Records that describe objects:
● ● ●

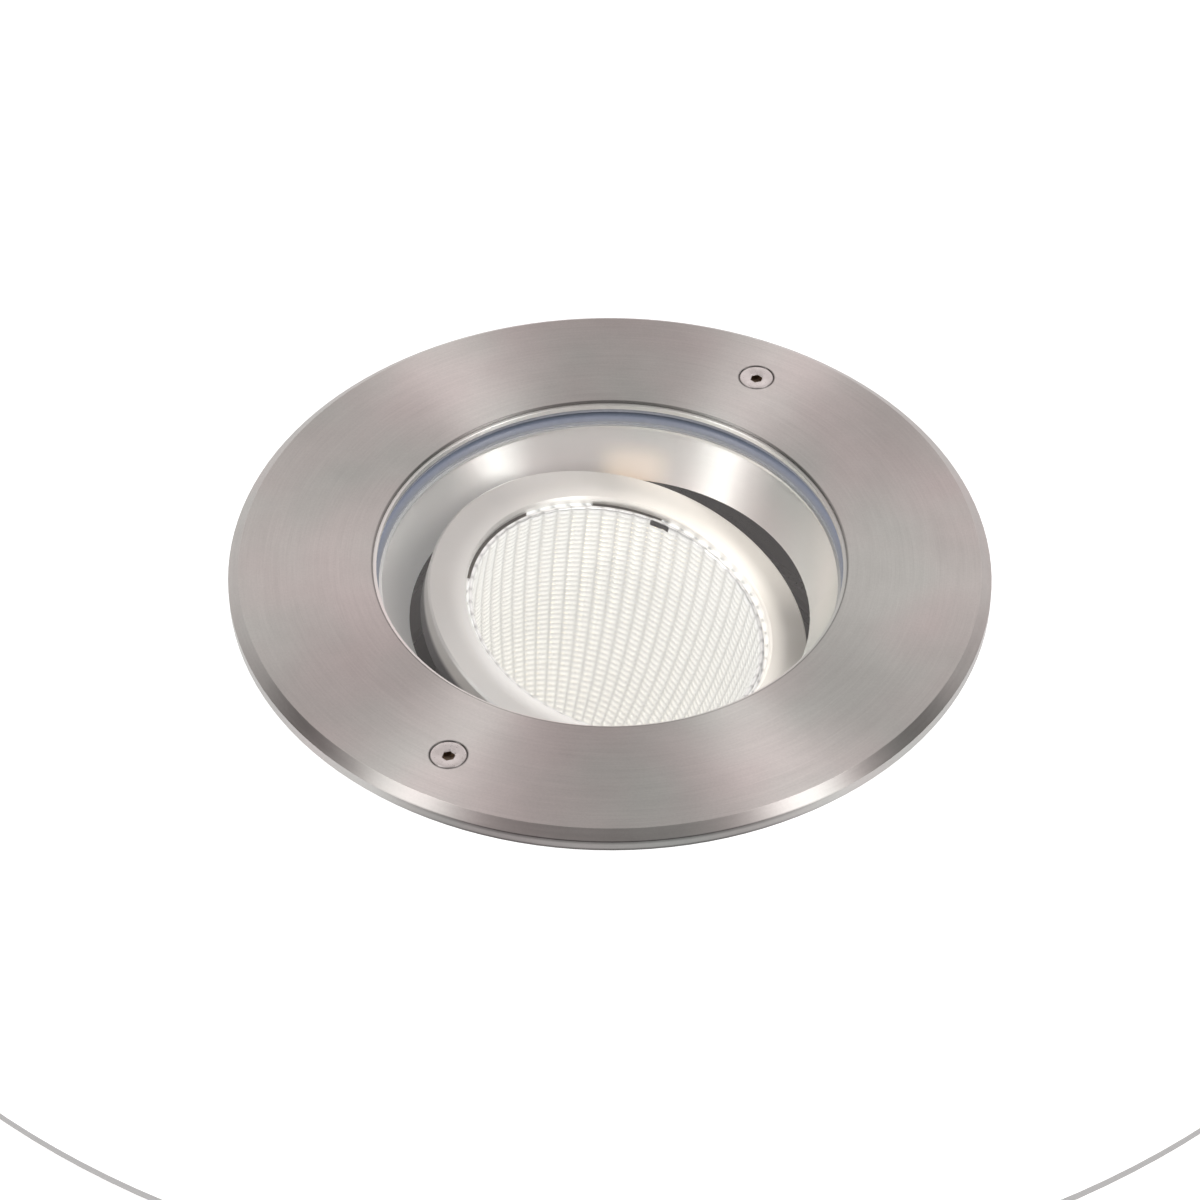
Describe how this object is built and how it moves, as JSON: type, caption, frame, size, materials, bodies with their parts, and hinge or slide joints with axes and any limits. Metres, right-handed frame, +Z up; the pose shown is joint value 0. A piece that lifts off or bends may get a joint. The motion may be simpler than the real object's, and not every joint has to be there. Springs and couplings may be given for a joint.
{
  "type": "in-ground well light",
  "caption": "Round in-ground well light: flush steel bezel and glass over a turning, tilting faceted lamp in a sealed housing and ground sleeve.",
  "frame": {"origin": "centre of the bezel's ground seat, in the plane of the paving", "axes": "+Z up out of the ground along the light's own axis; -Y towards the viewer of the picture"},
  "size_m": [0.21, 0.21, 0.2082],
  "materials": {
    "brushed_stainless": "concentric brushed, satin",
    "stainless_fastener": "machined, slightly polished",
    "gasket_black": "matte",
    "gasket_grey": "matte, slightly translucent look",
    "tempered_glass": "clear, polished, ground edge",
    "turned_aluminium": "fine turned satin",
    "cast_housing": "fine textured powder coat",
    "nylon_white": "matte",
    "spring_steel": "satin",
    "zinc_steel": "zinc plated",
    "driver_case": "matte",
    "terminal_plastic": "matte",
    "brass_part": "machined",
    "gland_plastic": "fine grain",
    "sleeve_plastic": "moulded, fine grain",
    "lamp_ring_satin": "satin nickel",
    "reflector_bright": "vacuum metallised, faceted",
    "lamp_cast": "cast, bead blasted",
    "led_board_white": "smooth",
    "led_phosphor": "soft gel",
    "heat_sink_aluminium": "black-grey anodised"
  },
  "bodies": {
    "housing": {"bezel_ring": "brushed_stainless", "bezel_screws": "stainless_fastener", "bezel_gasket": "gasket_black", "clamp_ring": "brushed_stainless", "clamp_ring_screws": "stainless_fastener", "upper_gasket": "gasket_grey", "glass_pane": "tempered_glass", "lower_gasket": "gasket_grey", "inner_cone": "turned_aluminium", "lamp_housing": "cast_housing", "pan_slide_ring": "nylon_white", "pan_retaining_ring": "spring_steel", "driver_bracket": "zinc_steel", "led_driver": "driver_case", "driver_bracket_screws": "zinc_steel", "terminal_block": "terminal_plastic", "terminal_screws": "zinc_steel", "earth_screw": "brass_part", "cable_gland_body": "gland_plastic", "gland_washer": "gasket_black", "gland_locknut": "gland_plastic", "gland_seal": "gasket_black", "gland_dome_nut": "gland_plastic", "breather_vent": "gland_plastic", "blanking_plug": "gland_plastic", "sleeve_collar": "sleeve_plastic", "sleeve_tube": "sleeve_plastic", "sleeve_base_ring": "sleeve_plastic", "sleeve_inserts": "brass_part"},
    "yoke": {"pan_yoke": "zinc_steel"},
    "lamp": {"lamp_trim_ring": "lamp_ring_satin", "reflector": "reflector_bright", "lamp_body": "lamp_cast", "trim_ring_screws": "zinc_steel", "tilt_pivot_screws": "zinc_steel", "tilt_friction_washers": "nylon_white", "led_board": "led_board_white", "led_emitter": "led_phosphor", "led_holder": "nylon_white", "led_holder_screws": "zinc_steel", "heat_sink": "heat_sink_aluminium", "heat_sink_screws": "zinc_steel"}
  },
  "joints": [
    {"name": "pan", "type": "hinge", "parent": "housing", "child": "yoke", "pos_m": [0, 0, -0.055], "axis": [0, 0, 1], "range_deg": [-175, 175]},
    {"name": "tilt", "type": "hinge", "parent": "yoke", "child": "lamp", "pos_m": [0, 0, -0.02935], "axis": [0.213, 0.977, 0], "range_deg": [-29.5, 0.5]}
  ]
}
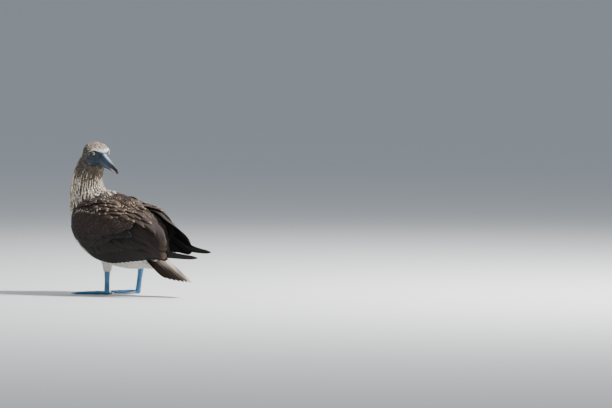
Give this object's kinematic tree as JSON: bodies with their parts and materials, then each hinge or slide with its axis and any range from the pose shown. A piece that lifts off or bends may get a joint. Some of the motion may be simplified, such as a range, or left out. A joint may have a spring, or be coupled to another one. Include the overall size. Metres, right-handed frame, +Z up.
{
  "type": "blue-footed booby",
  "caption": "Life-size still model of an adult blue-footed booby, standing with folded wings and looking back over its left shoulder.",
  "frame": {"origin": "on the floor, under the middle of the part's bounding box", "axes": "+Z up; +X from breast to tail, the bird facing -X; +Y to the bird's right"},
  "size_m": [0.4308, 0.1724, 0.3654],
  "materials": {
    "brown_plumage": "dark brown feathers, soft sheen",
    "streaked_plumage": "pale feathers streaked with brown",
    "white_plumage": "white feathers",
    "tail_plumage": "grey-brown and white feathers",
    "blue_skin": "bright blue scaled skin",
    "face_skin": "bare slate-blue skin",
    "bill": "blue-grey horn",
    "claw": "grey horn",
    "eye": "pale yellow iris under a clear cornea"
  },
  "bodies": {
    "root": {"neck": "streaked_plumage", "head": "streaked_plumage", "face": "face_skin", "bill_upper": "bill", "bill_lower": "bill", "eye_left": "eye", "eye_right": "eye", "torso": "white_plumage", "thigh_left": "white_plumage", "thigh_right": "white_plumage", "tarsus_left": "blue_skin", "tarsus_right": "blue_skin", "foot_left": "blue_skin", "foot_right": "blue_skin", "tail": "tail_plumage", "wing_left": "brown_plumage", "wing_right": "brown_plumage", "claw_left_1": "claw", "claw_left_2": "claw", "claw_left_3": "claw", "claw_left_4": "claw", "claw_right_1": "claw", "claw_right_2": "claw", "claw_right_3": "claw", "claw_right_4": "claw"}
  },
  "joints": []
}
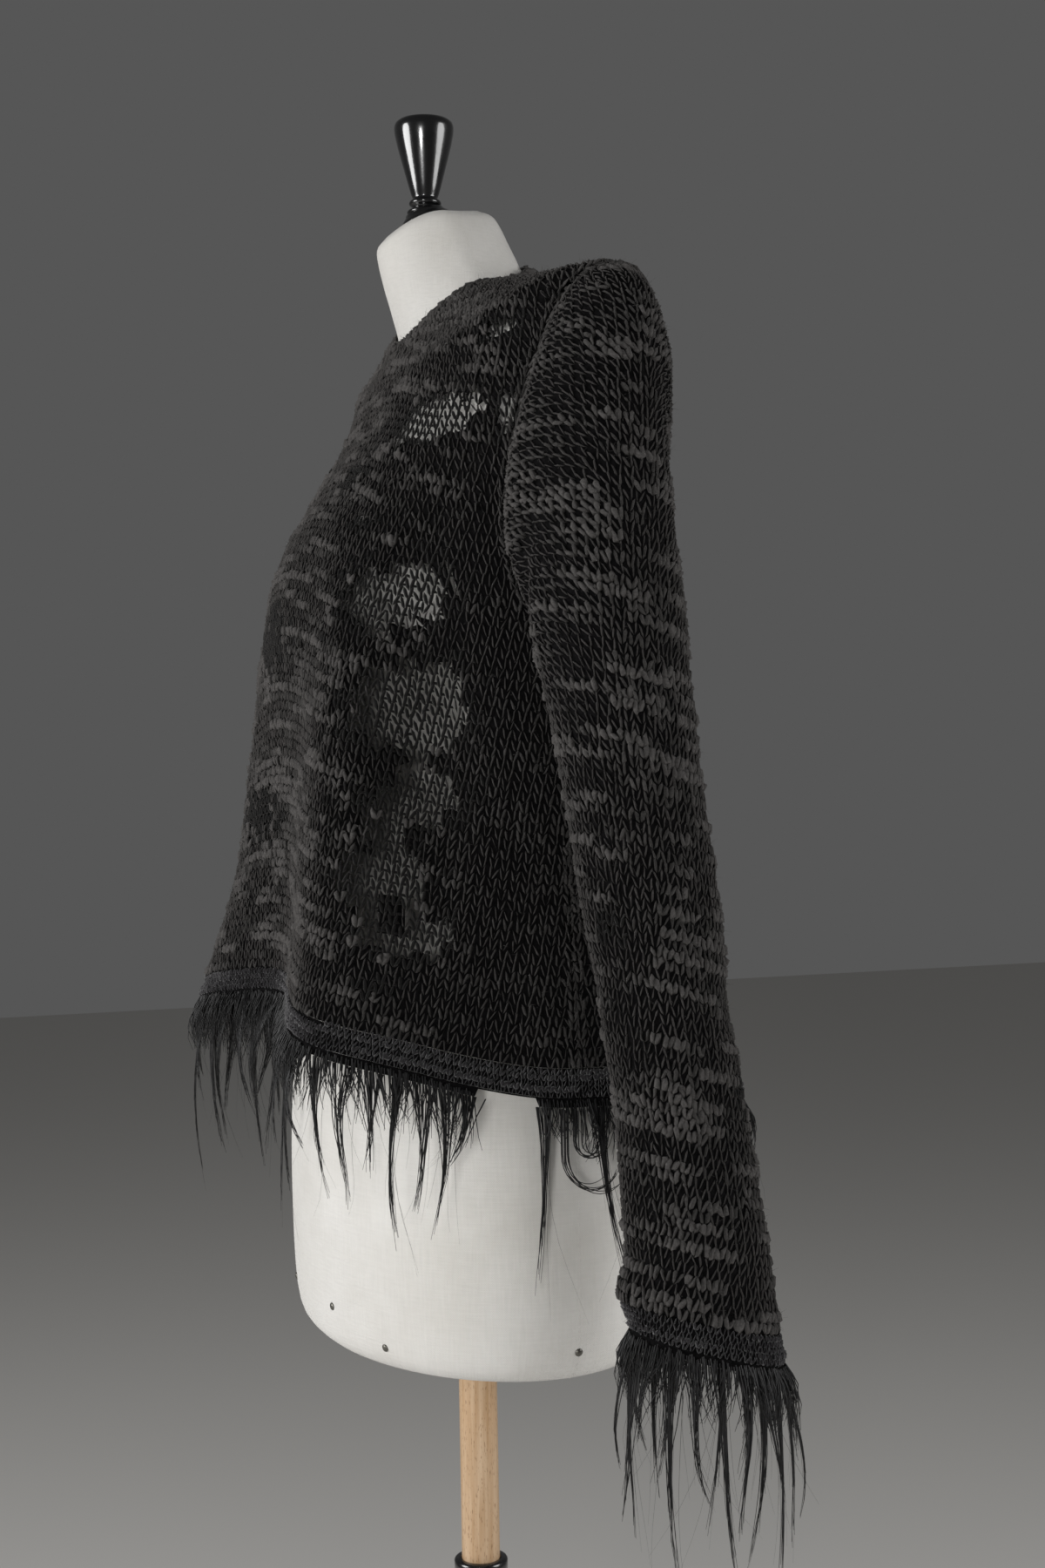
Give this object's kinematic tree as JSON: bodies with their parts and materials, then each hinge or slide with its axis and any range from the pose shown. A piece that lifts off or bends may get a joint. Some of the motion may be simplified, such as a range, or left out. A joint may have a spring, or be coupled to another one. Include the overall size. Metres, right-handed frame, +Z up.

● ● ●

[Goal]:
Output each entry precisely as given.

[Final answer]:
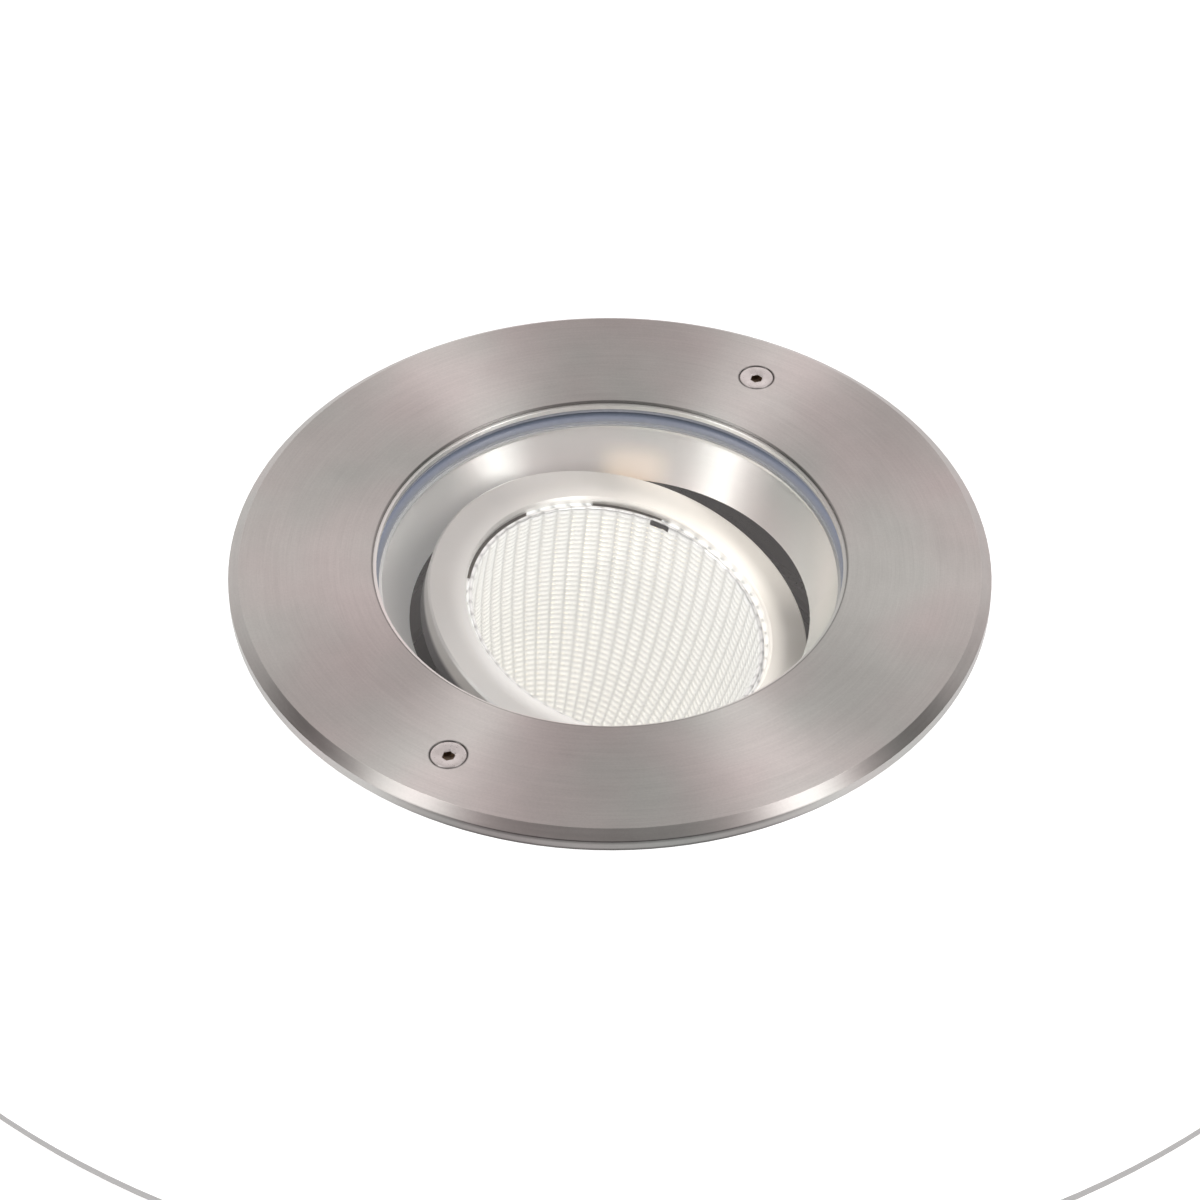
Describe how this object is built and how it moves, as JSON: type, caption, frame, size, materials, bodies with their parts, and hinge or slide joints with axes and any limits. Metres, right-handed frame, +Z up; the pose shown is joint value 0. A piece that lifts off or bends may get a joint. The motion may be simpler than the real object's, and not every joint has to be there. Springs and couplings may be given for a joint.
{
  "type": "in-ground well light",
  "caption": "Round in-ground well light: flush steel bezel and glass over a turning, tilting faceted lamp in a sealed housing and ground sleeve.",
  "frame": {"origin": "centre of the bezel's ground seat, in the plane of the paving", "axes": "+Z up out of the ground along the light's own axis; -Y towards the viewer of the picture"},
  "size_m": [0.21, 0.21, 0.2082],
  "materials": {
    "brushed_stainless": "concentric brushed, satin",
    "stainless_fastener": "machined, slightly polished",
    "gasket_black": "matte",
    "gasket_grey": "matte, slightly translucent look",
    "tempered_glass": "clear, polished, ground edge",
    "turned_aluminium": "fine turned satin",
    "cast_housing": "fine textured powder coat",
    "nylon_white": "matte",
    "spring_steel": "satin",
    "zinc_steel": "zinc plated",
    "driver_case": "matte",
    "terminal_plastic": "matte",
    "brass_part": "machined",
    "gland_plastic": "fine grain",
    "sleeve_plastic": "moulded, fine grain",
    "lamp_ring_satin": "satin nickel",
    "reflector_bright": "vacuum metallised, faceted",
    "lamp_cast": "cast, bead blasted",
    "led_board_white": "smooth",
    "led_phosphor": "soft gel",
    "heat_sink_aluminium": "black-grey anodised"
  },
  "bodies": {
    "housing": {"bezel_ring": "brushed_stainless", "bezel_screws": "stainless_fastener", "bezel_gasket": "gasket_black", "clamp_ring": "brushed_stainless", "clamp_ring_screws": "stainless_fastener", "upper_gasket": "gasket_grey", "glass_pane": "tempered_glass", "lower_gasket": "gasket_grey", "inner_cone": "turned_aluminium", "lamp_housing": "cast_housing", "pan_slide_ring": "nylon_white", "pan_retaining_ring": "spring_steel", "driver_bracket": "zinc_steel", "led_driver": "driver_case", "driver_bracket_screws": "zinc_steel", "terminal_block": "terminal_plastic", "terminal_screws": "zinc_steel", "earth_screw": "brass_part", "cable_gland_body": "gland_plastic", "gland_washer": "gasket_black", "gland_locknut": "gland_plastic", "gland_seal": "gasket_black", "gland_dome_nut": "gland_plastic", "breather_vent": "gland_plastic", "blanking_plug": "gland_plastic", "sleeve_collar": "sleeve_plastic", "sleeve_tube": "sleeve_plastic", "sleeve_base_ring": "sleeve_plastic", "sleeve_inserts": "brass_part"},
    "yoke": {"pan_yoke": "zinc_steel"},
    "lamp": {"lamp_trim_ring": "lamp_ring_satin", "reflector": "reflector_bright", "lamp_body": "lamp_cast", "trim_ring_screws": "zinc_steel", "tilt_pivot_screws": "zinc_steel", "tilt_friction_washers": "nylon_white", "led_board": "led_board_white", "led_emitter": "led_phosphor", "led_holder": "nylon_white", "led_holder_screws": "zinc_steel", "heat_sink": "heat_sink_aluminium", "heat_sink_screws": "zinc_steel"}
  },
  "joints": [
    {"name": "pan", "type": "hinge", "parent": "housing", "child": "yoke", "pos_m": [0, 0, -0.055], "axis": [0, 0, 1], "range_deg": [-175, 175]},
    {"name": "tilt", "type": "hinge", "parent": "yoke", "child": "lamp", "pos_m": [0, 0, -0.02935], "axis": [0.213, 0.977, 0], "range_deg": [-29.5, 0.5]}
  ]
}
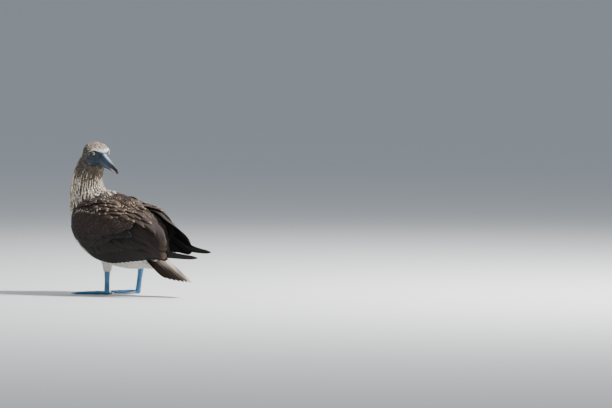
Give this object's kinematic tree as JSON: bodies with their parts and materials, then each hinge or slide with its axis and any range from the pose shown. A piece that lifts off or bends may get a joint. Some of the motion may be simplified, such as a range, or left out. A joint may have a spring, or be coupled to another one. Include the overall size. Metres, right-handed frame, +Z up.
{
  "type": "blue-footed booby",
  "caption": "Life-size still model of an adult blue-footed booby, standing with folded wings and looking back over its left shoulder.",
  "frame": {"origin": "on the floor, under the middle of the part's bounding box", "axes": "+Z up; +X from breast to tail, the bird facing -X; +Y to the bird's right"},
  "size_m": [0.4308, 0.1724, 0.3654],
  "materials": {
    "brown_plumage": "dark brown feathers, soft sheen",
    "streaked_plumage": "pale feathers streaked with brown",
    "white_plumage": "white feathers",
    "tail_plumage": "grey-brown and white feathers",
    "blue_skin": "bright blue scaled skin",
    "face_skin": "bare slate-blue skin",
    "bill": "blue-grey horn",
    "claw": "grey horn",
    "eye": "pale yellow iris under a clear cornea"
  },
  "bodies": {
    "root": {"neck": "streaked_plumage", "head": "streaked_plumage", "face": "face_skin", "bill_upper": "bill", "bill_lower": "bill", "eye_left": "eye", "eye_right": "eye", "torso": "white_plumage", "thigh_left": "white_plumage", "thigh_right": "white_plumage", "tarsus_left": "blue_skin", "tarsus_right": "blue_skin", "foot_left": "blue_skin", "foot_right": "blue_skin", "tail": "tail_plumage", "wing_left": "brown_plumage", "wing_right": "brown_plumage", "claw_left_1": "claw", "claw_left_2": "claw", "claw_left_3": "claw", "claw_left_4": "claw", "claw_right_1": "claw", "claw_right_2": "claw", "claw_right_3": "claw", "claw_right_4": "claw"}
  },
  "joints": []
}
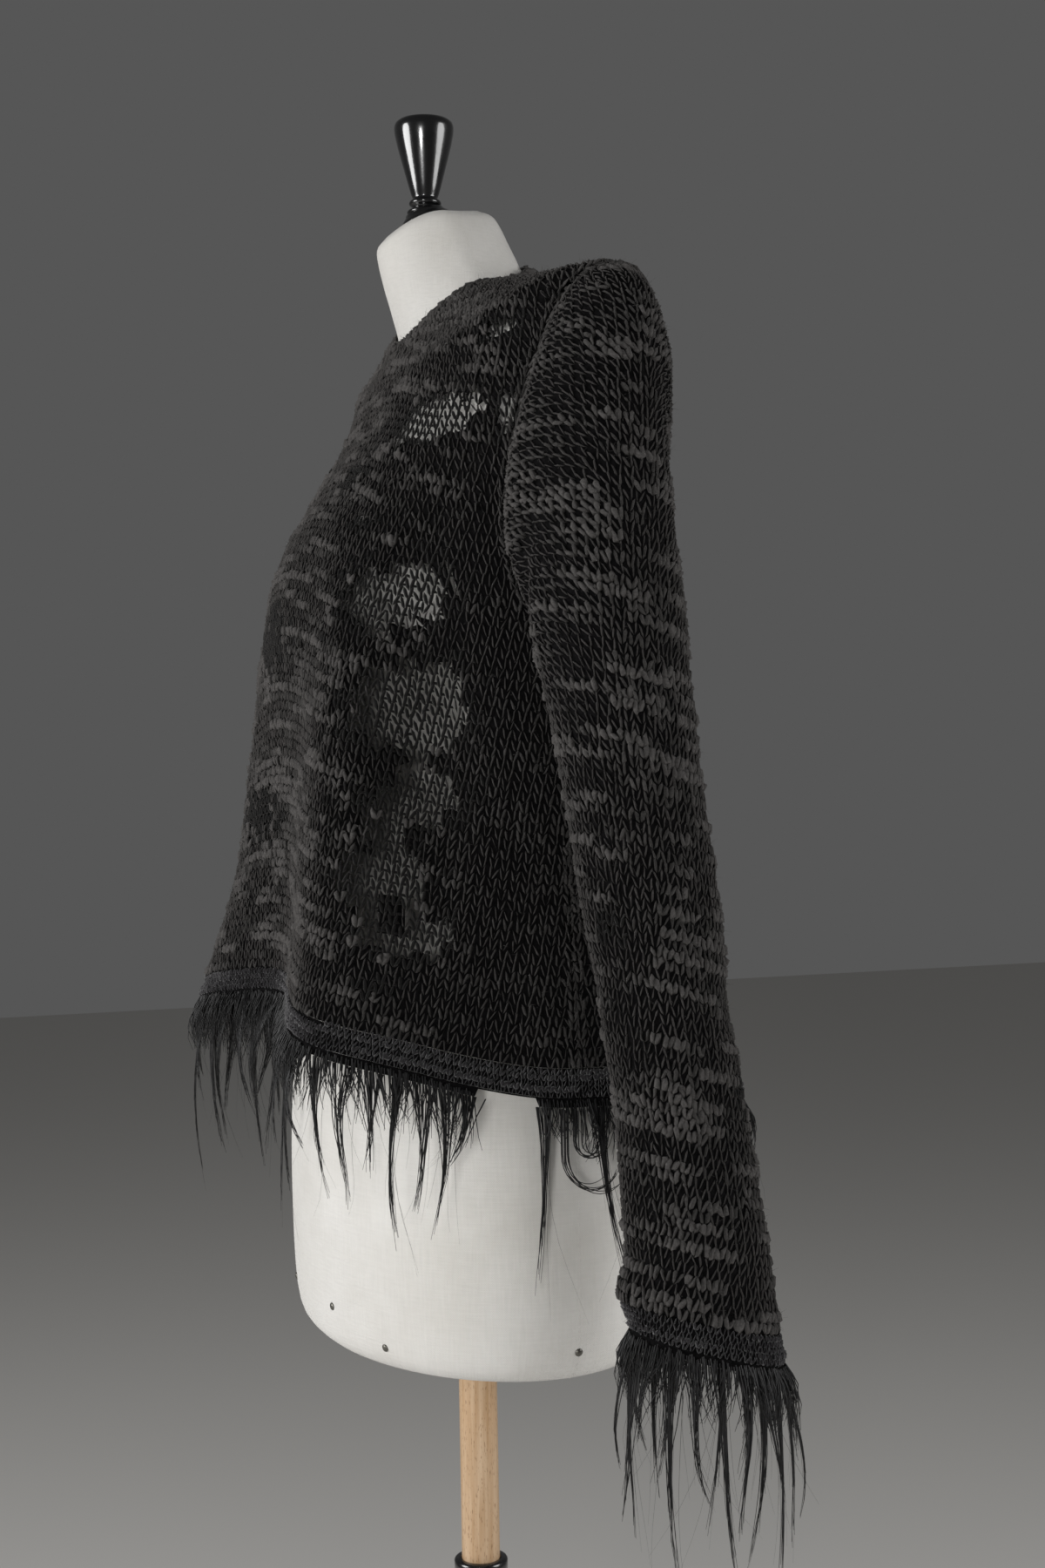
Give this object's kinematic tree as JSON: bodies with their parts and materials, then each hinge or slide with its axis and any range from the pose shown. A piece that lifts off or bends may get a joint. Some of the motion may be simplified, such as a range, or left out. A joint may have a spring, or be coupled to another one. Include the overall size. Metres, right-handed frame, +Z up.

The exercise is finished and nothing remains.